I’m happy to report that, when it comes to how I, personally, get around, it feels good to know I have choices.
Friday, April 20, 2012
John Steinbeck began his book “Travels with Charlie” with the words: “When I was very young and the urge to be someplace else was upon me”...
He went on to write, with insight, humor, and I think poignancy, about wanderlust, about his occasional need to go someplace and to see things.
I am not John Steinbeck, but I can certainly relate.
One of my friends is in Costa Rica now on a bird photography adventure. Two other friends went to India in January, each on a very different kind of trip: One went to the north of the country to attend a 10-day teaching by the Dalai Lama in Bodh Gaya; the other spent a month traveling that vast continent by train, then ended her journey by taking in the beach scene in the south. Two other friends spent Christmas in South America, hiking in Patagonia.
“The world is big and life is short,” one of my friends says.
Ah, the urge to see things...to be someplace else...
Here are notes from my experiences this week at non-travel:
--There is an old blue golf umbrella on our front porch (I am not a golfer, but I do have a couple of clubs that my dad gave me, and of course the umbrella.) For some reason, come springtime, little frogs seem to crawl up inside the umbrella and hang out there (I found a frog in the umbrella last year too.)
--Just down the lane, my friend Rusty the Horse comes running across his pasture when he sees me coming, knowing I almost always have treats in my pocket. I produce the goods, and then Rusty and I visit. Rusty has amazing blue eyes, and on a pretty, blue-sky spring day, I realize that even if I can’t be someplace exotic, my mood is anything but blue.
--Back at home after my visit with Rusty, I spend some time, laying on my back under our magnolia tree, looking up at the blossoms. They remind me of fireworks.
I point my lens right toward the sun and shoot pictures of the blossoms, and the blinding sunburst. For several minutes thereafter, my eyes water and everything I look at is tinged in a weird yellow color.
Thursday, April 12, 2012
It's a day of some consequence for us -- cause for seasonal celebration, even -- when the springtime weather warms enough so that we can open our windows for the first time and invite the outside in.
On that Window Opening Day, we can smell spring, and of course hear it too. The frogs in a nearby pond are singing their little green heads off, and, some distance from us, a neighbor has a cow, and we can hear her moo contentedly, probably happy with the abundance of lush spring grass.

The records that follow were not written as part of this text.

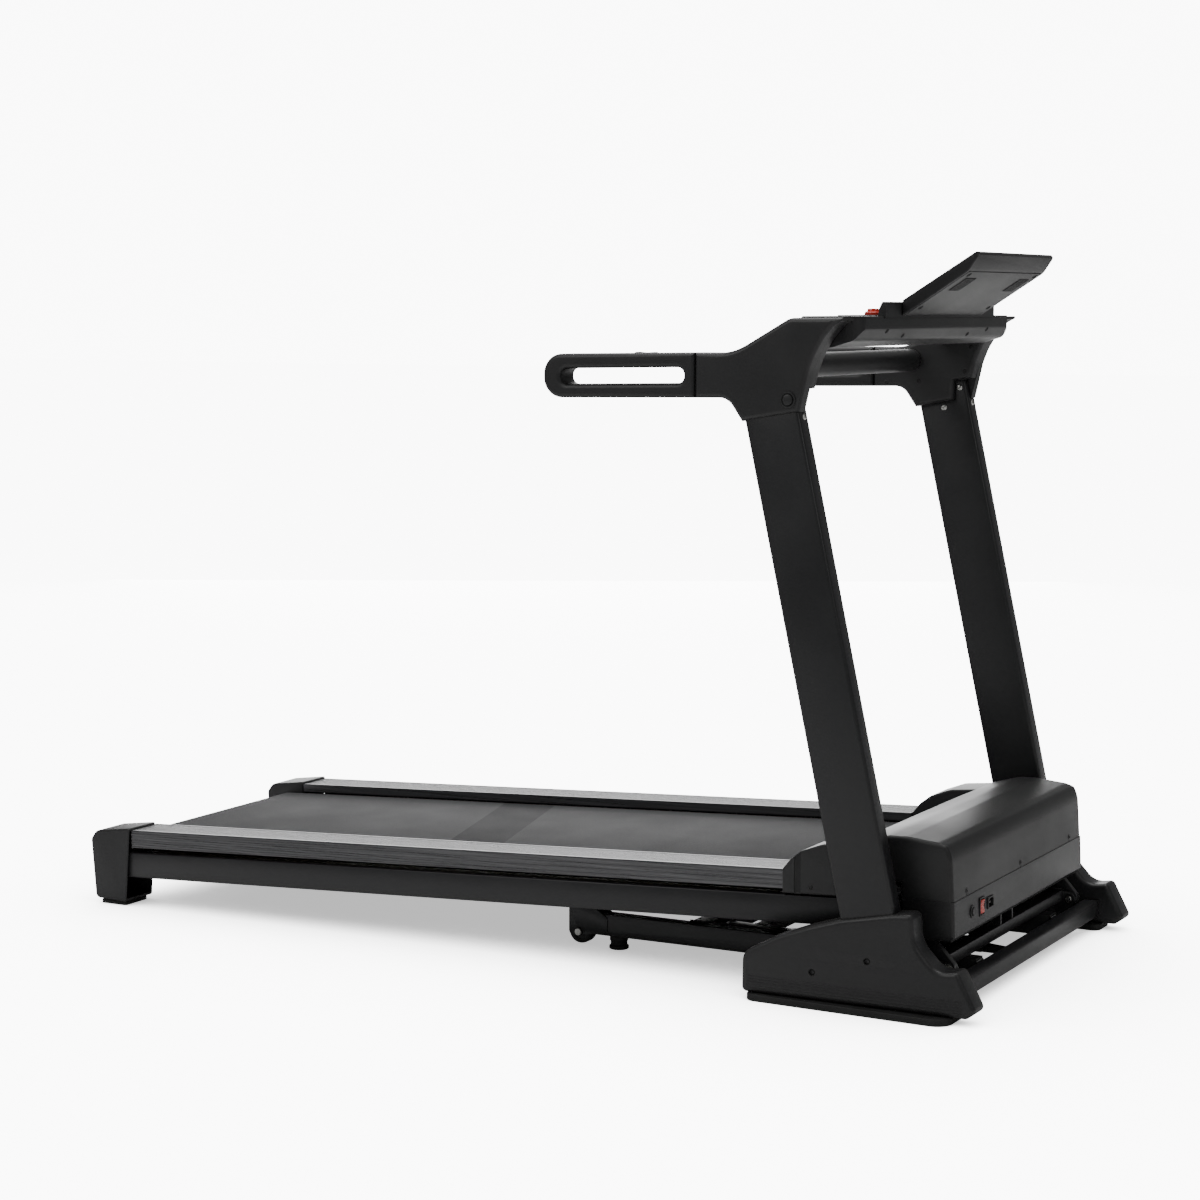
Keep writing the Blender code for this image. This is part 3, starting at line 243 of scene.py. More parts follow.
def cut(piece, *tools):
    """Cut tools out of a piece and remove them."""
    for tool in tools:
        combined(piece, tool, "DIFFERENCE")
        discard(tool)
    return piece


def cutter(name, loops, low, high, plane, place=MACHINE):
    """A tool to cut with: a plate whose rims are almost sharp."""
    return plate(name, loops, low, high, plane, place, edge=0.0001, steps=0)


def merged(name, *pieces):
    """One object made of several loose solids."""
    work = bmesh.new()
    for piece in pieces:
        work.from_mesh(piece.data)
        discard(piece)
    mesh = bpy.data.meshes.new(name)
    work.to_mesh(mesh)
    work.free()
    mesh.shade_smooth()
    mesh.set_sharp_from_angle(angle=math.radians(30))
    return placed(name, mesh)


def shader_of(name, roughness, metallic=0.0):
    """A new material, its node tree and its shader, with the constants set on the shader's sockets."""
    material = bpy.data.materials.new(name)
    material.use_nodes = True
    tree = material.node_tree
    shader = tree.nodes["Principled BSDF"]
    shader.inputs["Roughness"].default_value = roughness
    shader.inputs["Metallic"].default_value = metallic
    return material, tree, shader


def grain(tree, scale, stretch=(1.0, 1.0, 1.0), detail=4.0):
    """A noise pattern in Object coordinates, stretched along an axis where asked."""
    place = tree.nodes.new("ShaderNodeTexCoord")
    mapping = tree.nodes.new("ShaderNodeMapping")
    noise = tree.nodes.new("ShaderNodeTexNoise")
    mapping.inputs["Scale"].default_value = stretch
    noise.inputs["Scale"].default_value = scale
    noise.inputs["Detail"].default_value = detail
    tree.links.new(place.outputs["Object"], mapping.inputs["Vector"])
    tree.links.new(mapping.outputs["Vector"], noise.inputs["Vector"])
    return noise.outputs["Fac"]


def spread(tree, source, low, high, start=0.3, end=0.7):
    """Map a pattern to values from low to high."""
    ramp = tree.nodes.new("ShaderNodeMapRange")
    ramp.inputs["From Min"].default_value = start
    ramp.inputs["From Max"].default_value = end
    ramp.inputs["To Min"].default_value = low
    ramp.inputs["To Max"].default_value = high
    tree.links.new(source, ramp.inputs["Value"])
    return ramp.outputs["Result"]


def tint(tree, source, dark, pale):
    """A colour between dark and pale, by a pattern."""
    mix = tree.nodes.new("ShaderNodeMix")
    mix.data_type = "RGBA"
    mix.inputs["A"].default_value = (*dark, 1.0)
    mix.inputs["B"].default_value = (*pale, 1.0)
    tree.links.new(source, mix.inputs["Factor"])
    return mix.outputs["Result"]


def relief(tree, shader, source, height):
    """Bump from a pattern, height in metres."""
    bump = tree.nodes.new("ShaderNodeBump")
    bump.inputs["Distance"].default_value = height
    bump.inputs["Strength"].default_value = 1.0
    tree.links.new(source, bump.inputs["Height"])
    tree.links.new(bump.outputs["Normal"], shader.inputs["Normal"])


def coated(name, roughness, pattern, dark, pale, gloss=None, height=0.0, fine=None, metallic=0.0):
    """A material whose colour follows a pattern, and its gloss too where a range is given.

    pattern and fine hold what grain takes.  The relief has the height given and follows fine, or else
    the pattern.
    """
    material, tree, shader = shader_of(name, roughness, metallic)
    cloud = grain(tree, *pattern)
    tree.links.new(tint(tree, spread(tree, cloud, 0.0, 1.0), dark, pale), shader.inputs["Base Color"])
    if gloss:
        tree.links.new(spread(tree, cloud, *gloss), shader.inputs["Roughness"])
    if height:
        relief(tree, shader, grain(tree, *fine) if fine else cloud, height)
    return material


def textured_moulding(name, tone, roughness):
    """Spark-eroded black plastic: a fine even grain with slow changes of gloss."""
    return coated(name, roughness, (5.0,), tone, tuple(1.45 * t for t in tone),
                  gloss=(roughness - 0.05, roughness + 0.07), height=0.00005, fine=(1600.0, EVEN, 1.0))


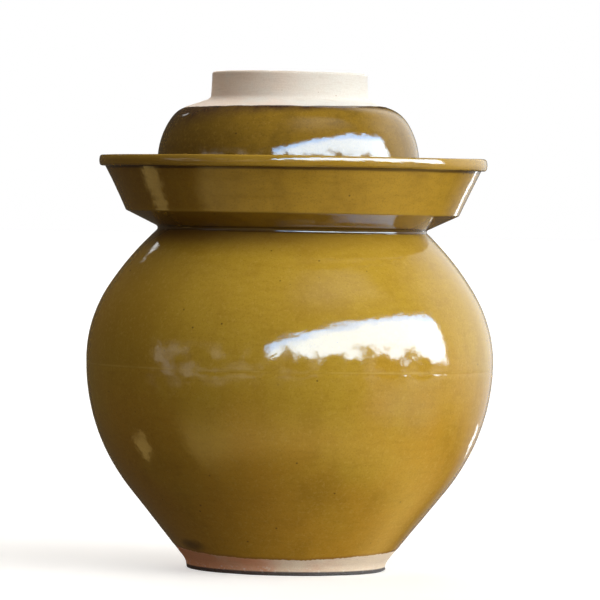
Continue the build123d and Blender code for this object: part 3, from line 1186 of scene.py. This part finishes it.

The ornamental plum tree in our back yard is over-the-top beautiful with blooms, and I photographed it from inside the house through curtains, and outside, through some Tibetan prayer flags.
If we could record the soundtrack of this season , we'd be fine to hear it play, over and over.
Friday, April 6, 2012
Leah brought a piece of firewood in from the front porch, opened the wood stove that sits in the corner of our family room, and dropped the wood onto the red-hot fire.
“Oh,” I heard her say quietly, with a note of tenderness, maybe even sadness, in her voice.
“What’s wrong?” I asked.
“There was a spider on the wood. I didn’t see it until it was too late.”
We are like that, Leah and I, when it comes to creatures...all creatures, great and small. Our property is a kind of nature preserve, a wildlife sanctuary even.
Mother Nature is busy with midwifery in our neck of the woods these days. Spring peepers, tiny baby frogs, are singing their fool, green heads off in our pond at night. Neighbors and friends are calling too, inviting us over to see the baby critters that are being born in nearby pastures and barns.
There is lush, spring grass where the neighbors’ newborns can play, and here at our place, the old mama goat, Pumpkin, is up to her eyeballs in tasty, orchard grass hay.
I walk around with a camera and shoot diary pictures of all this. The moments aren’t monumental, but, nevertheless, I can’t help but feel that there is so much to see.